**What needs to be done**
Reproduce the data in its entirety, exactly as supplied.

--- --- ---

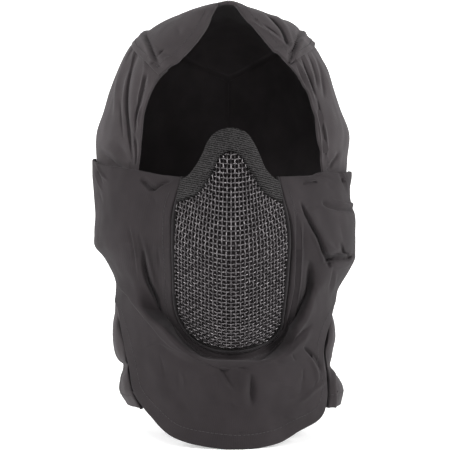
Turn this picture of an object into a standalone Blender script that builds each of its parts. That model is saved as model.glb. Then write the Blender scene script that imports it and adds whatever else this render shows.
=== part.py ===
"""Mesh mask balaclava: a cloth hood with an open face, worn under a cloth face wrap that
carries a woven wire mesh over nose, mouth and chin. Metres, +Z up, the face looks to -Y.
The origin is the inside of the crown, where the top of the head seats."""

import math

import bmesh
import bpy
import numpy as np
from mathutils import Vector

# Cloth
CLOTH_WALL = 0.0015
FIT_GAP = 0.0003
SEAM_GAP = 0.0006

# Hood, on its outer face
HOOD_HALF_WIDTH = 0.093
HOOD_FRONT = 0.086
HOOD_BACK = 0.107
HOOD_DROP = 0.280
FACE_HALF_WIDTH = 0.0617
PEAK_DROP = 0.0052
SEAM_DROP = 0.055
SEAM_LAP = 0.0080
SEAM_RISE = 0.0030
SEAM_TUCK = 0.0045
GATHER_DEPTH = 0.0018

# Face wrap, on its outer face
WRAP_TOP_DROP = 0.1075
WRAP_DROP = 0.1925
WRAP_FORWARD = 0.042
WRAP_HOLLOW = 0.11
COWL_RISE = 0.0050
COWL_GROOVE = 0.0055
COWL_FOLD = 0.0050
SOFT_FOLD_RISE = 0.0045
SOFT_FOLD_SIZE = 0.020
NECK_BAND_BACK_DROP = 0.118
NECK_BAND_BACK_HEIGHT = 0.064

# Mesh mask
MASK_HALF_WIDTH = 0.036
MASK_TOP_DROP = 0.1064
MASK_HEIGHT = 0.1290
MASK_FORWARD = 0.0435
MASK_SAG = 0.0255
MASK_BOW = 2.2
MASK_SIDE_SHIFT = 0.0013
MESH_BAR = 0.0014
BINDING_RADIUS = 0.0012
BINDING_GAP = 0.0007
PAD_THICKNESS = 0.0040
PAD_CROWN = 0.0010

# Facets
HOOD_COLUMNS = 17
CROWN_CAP_ROWS = 4
CROWN_ROWS = 5
SIDE_ROWS = 16
WRAP_STATIONS = 58
BAND_COLUMNS = 24
BAND_ROWS = 5
MESH_COLUMNS = 9
PAD_COLUMNS = 3
BINDING_POINTS = 40
EDGE_POINTS = 401

LEFT = -1
RIGHT = 1


def table(columns, rows):
    """Columns by name, each as an array."""
    return {name: np.array([row[i] for row in rows], float) for i, name in enumerate(columns.split())}


# Hood sections from the crown down: drop as a share of HOOD_DROP, left and right of
# HOOD_HALF_WIDTH, front of HOOD_FRONT, back and middle (where it is widest) of HOOD_BACK
HOOD = table(
    "drop left right front back middle",
    [
        (0.000, 0.00, 0.00, -0.23, 0.19, 0.19),
        (0.006, 0.08, 0.08, 0.35, 0.34, 0.15),
        (0.016, 0.15, 0.13, 0.72, 0.47, 0.12),
        (0.031, 0.35, 0.28, 0.84, 0.60, 0.08),
        (0.052, 0.51, 0.45, 0.87, 0.70, 0.04),
        (0.077, 0.63, 0.56, 0.90, 0.79, 0.00),
        (0.104, 0.725, 0.64, 0.93, 0.85, 0.00),
        (0.142, 0.795, 0.71, 0.97, 0.90, 0.00),
        (0.182, 0.85, 0.75, 0.99, 0.945, 0.00),
        (0.217, 0.89, 0.79, 1.00, 0.97, 0.00),
        (0.270, 0.94, 0.85, 1.00, 0.99, 0.00),
        (0.325, 0.995, 0.91, 0.97, 1.00, 0.00),
        (0.385, 1.00, 0.90, 0.95, 0.985, 0.00),
        (0.430, 0.985, 0.89, 0.94, 0.965, 0.00),
        (0.500, 0.955, 0.87, 0.93, 0.92, 0.00),
        (0.577, 0.95, 0.86, 0.93, 0.86, 0.00),
        (0.640, 0.865, 0.825, 0.93, 0.79, 0.00),
        (0.693, 0.795, 0.76, 0.93, 0.74, 0.00),
        (0.733, 0.845, 0.76, 0.93, 0.70, 0.00),
        (0.783, 0.86, 0.775, 0.93, 0.68, 0.00),
        (0.834, 0.87, 0.807, 0.93, 0.68, 0.00),
        (0.877, 0.855, 0.765, 0.93, 0.70, 0.00),
        (0.914, 0.80, 0.775, 0.93, 0.71, 0.00),
        (0.955, 0.825, 0.78, 0.93, 0.74, 0.00),
        (1.000, 0.77, 0.765, 0.93, 0.77, 0.00),
    ],
)

# Edge of the face opening: drop as a share of HOOD_DROP, half widths of FACE_HALF_WIDTH
OPENING = table(
    "drop left right",
    [
        (0.0186, 0.00, 0.00),
        (0.0215, 0.10, 0.05),
        (0.028, 0.145, 0.09),
        (0.038, 0.172, 0.12),
        (0.053, 0.20, 0.167),
        (0.070, 0.23, 0.235),
        (0.089, 0.275, 0.32),
        (0.113, 0.352, 0.41),
        (0.137, 0.447, 0.50),
        (0.165, 0.57, 0.635),
        (0.196, 0.745, 0.765),
        (0.233, 0.855, 0.87),
        (0.280, 0.935, 0.94),
        (0.340, 0.97, 0.985),
        (0.412, 1.005, 1.035),
        (0.577, 1.00, 1.03),
        (0.791, 0.92, 0.95),
        (1.000, 0.85, 0.85),
    ],
)

# Seam between crown and sides, from the face (0) round to the back (1): shares of SEAM_DROP
SEAM = table(
    "around left right",
    [
        (0.00, 0.85, 0.70),
        (0.20, 0.58, 0.52),
        (0.42, 0.36, 0.36),
        (0.60, 0.37, 0.37),
        (0.80, 0.52, 0.52),
        (1.00, 0.80, 0.80),
    ],
)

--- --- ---

**Task result**
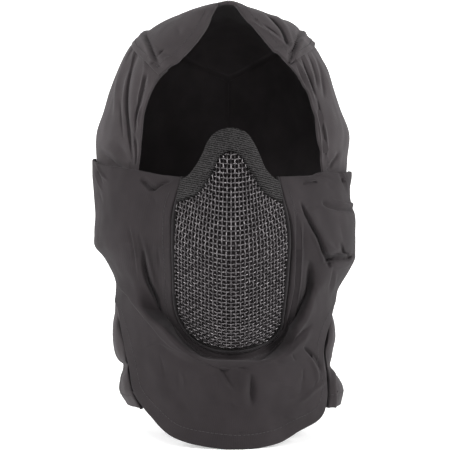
Turn this picture of an object into a standalone Blender script that builds each of its parts. That model is saved as model.glb. Then write the Blender scene script that imports it and adds whatever else this render shows.
=== part.py ===
"""Mesh mask balaclava: a cloth hood with an open face, worn under a cloth face wrap that
carries a woven wire mesh over nose, mouth and chin. Metres, +Z up, the face looks to -Y.
The origin is the inside of the crown, where the top of the head seats."""

import math

import bmesh
import bpy
import numpy as np
from mathutils import Vector

# Cloth
CLOTH_WALL = 0.0015
FIT_GAP = 0.0003
SEAM_GAP = 0.0006

# Hood, on its outer face
HOOD_HALF_WIDTH = 0.093
HOOD_FRONT = 0.086
HOOD_BACK = 0.107
HOOD_DROP = 0.280
FACE_HALF_WIDTH = 0.0617
PEAK_DROP = 0.0052
SEAM_DROP = 0.055
SEAM_LAP = 0.0080
SEAM_RISE = 0.0030
SEAM_TUCK = 0.0045
GATHER_DEPTH = 0.0018

# Face wrap, on its outer face
WRAP_TOP_DROP = 0.1075
WRAP_DROP = 0.1925
WRAP_FORWARD = 0.042
WRAP_HOLLOW = 0.11
COWL_RISE = 0.0050
COWL_GROOVE = 0.0055
COWL_FOLD = 0.0050
SOFT_FOLD_RISE = 0.0045
SOFT_FOLD_SIZE = 0.020
NECK_BAND_BACK_DROP = 0.118
NECK_BAND_BACK_HEIGHT = 0.064

# Mesh mask
MASK_HALF_WIDTH = 0.036
MASK_TOP_DROP = 0.1064
MASK_HEIGHT = 0.1290
MASK_FORWARD = 0.0435
MASK_SAG = 0.0255
MASK_BOW = 2.2
MASK_SIDE_SHIFT = 0.0013
MESH_BAR = 0.0014
BINDING_RADIUS = 0.0012
BINDING_GAP = 0.0007
PAD_THICKNESS = 0.0040
PAD_CROWN = 0.0010

# Facets
HOOD_COLUMNS = 17
CROWN_CAP_ROWS = 4
CROWN_ROWS = 5
SIDE_ROWS = 16
WRAP_STATIONS = 58
BAND_COLUMNS = 24
BAND_ROWS = 5
MESH_COLUMNS = 9
PAD_COLUMNS = 3
BINDING_POINTS = 40
EDGE_POINTS = 401

LEFT = -1
RIGHT = 1


def table(columns, rows):
    """Columns by name, each as an array."""
    return {name: np.array([row[i] for row in rows], float) for i, name in enumerate(columns.split())}


# Hood sections from the crown down: drop as a share of HOOD_DROP, left and right of
# HOOD_HALF_WIDTH, front of HOOD_FRONT, back and middle (where it is widest) of HOOD_BACK
HOOD = table(
    "drop left right front back middle",
    [
        (0.000, 0.00, 0.00, -0.23, 0.19, 0.19),
        (0.006, 0.08, 0.08, 0.35, 0.34, 0.15),
        (0.016, 0.15, 0.13, 0.72, 0.47, 0.12),
        (0.031, 0.35, 0.28, 0.84, 0.60, 0.08),
        (0.052, 0.51, 0.45, 0.87, 0.70, 0.04),
        (0.077, 0.63, 0.56, 0.90, 0.79, 0.00),
        (0.104, 0.725, 0.64, 0.93, 0.85, 0.00),
        (0.142, 0.795, 0.71, 0.97, 0.90, 0.00),
        (0.182, 0.85, 0.75, 0.99, 0.945, 0.00),
        (0.217, 0.89, 0.79, 1.00, 0.97, 0.00),
        (0.270, 0.94, 0.85, 1.00, 0.99, 0.00),
        (0.325, 0.995, 0.91, 0.97, 1.00, 0.00),
        (0.385, 1.00, 0.90, 0.95, 0.985, 0.00),
        (0.430, 0.985, 0.89, 0.94, 0.965, 0.00),
        (0.500, 0.955, 0.87, 0.93, 0.92, 0.00),
        (0.577, 0.95, 0.86, 0.93, 0.86, 0.00),
        (0.640, 0.865, 0.825, 0.93, 0.79, 0.00),
        (0.693, 0.795, 0.76, 0.93, 0.74, 0.00),
        (0.733, 0.845, 0.76, 0.93, 0.70, 0.00),
        (0.783, 0.86, 0.775, 0.93, 0.68, 0.00),
        (0.834, 0.87, 0.807, 0.93, 0.68, 0.00),
        (0.877, 0.855, 0.765, 0.93, 0.70, 0.00),
        (0.914, 0.80, 0.775, 0.93, 0.71, 0.00),
        (0.955, 0.825, 0.78, 0.93, 0.74, 0.00),
        (1.000, 0.77, 0.765, 0.93, 0.77, 0.00),
    ],
)

# Edge of the face opening: drop as a share of HOOD_DROP, half widths of FACE_HALF_WIDTH
OPENING = table(
    "drop left right",
    [
        (0.0186, 0.00, 0.00),
        (0.0215, 0.10, 0.05),
        (0.028, 0.145, 0.09),
        (0.038, 0.172, 0.12),
        (0.053, 0.20, 0.167),
        (0.070, 0.23, 0.235),
        (0.089, 0.275, 0.32),
        (0.113, 0.352, 0.41),
        (0.137, 0.447, 0.50),
        (0.165, 0.57, 0.635),
        (0.196, 0.745, 0.765),
        (0.233, 0.855, 0.87),
        (0.280, 0.935, 0.94),
        (0.340, 0.97, 0.985),
        (0.412, 1.005, 1.035),
        (0.577, 1.00, 1.03),
        (0.791, 0.92, 0.95),
        (1.000, 0.85, 0.85),
    ],
)

# Seam between crown and sides, from the face (0) round to the back (1): shares of SEAM_DROP
SEAM = table(
    "around left right",
    [
        (0.00, 0.85, 0.70),
        (0.20, 0.58, 0.52),
        (0.42, 0.36, 0.36),
        (0.60, 0.37, 0.37),
        (0.80, 0.52, 0.52),
        (1.00, 0.80, 0.80),
    ],
)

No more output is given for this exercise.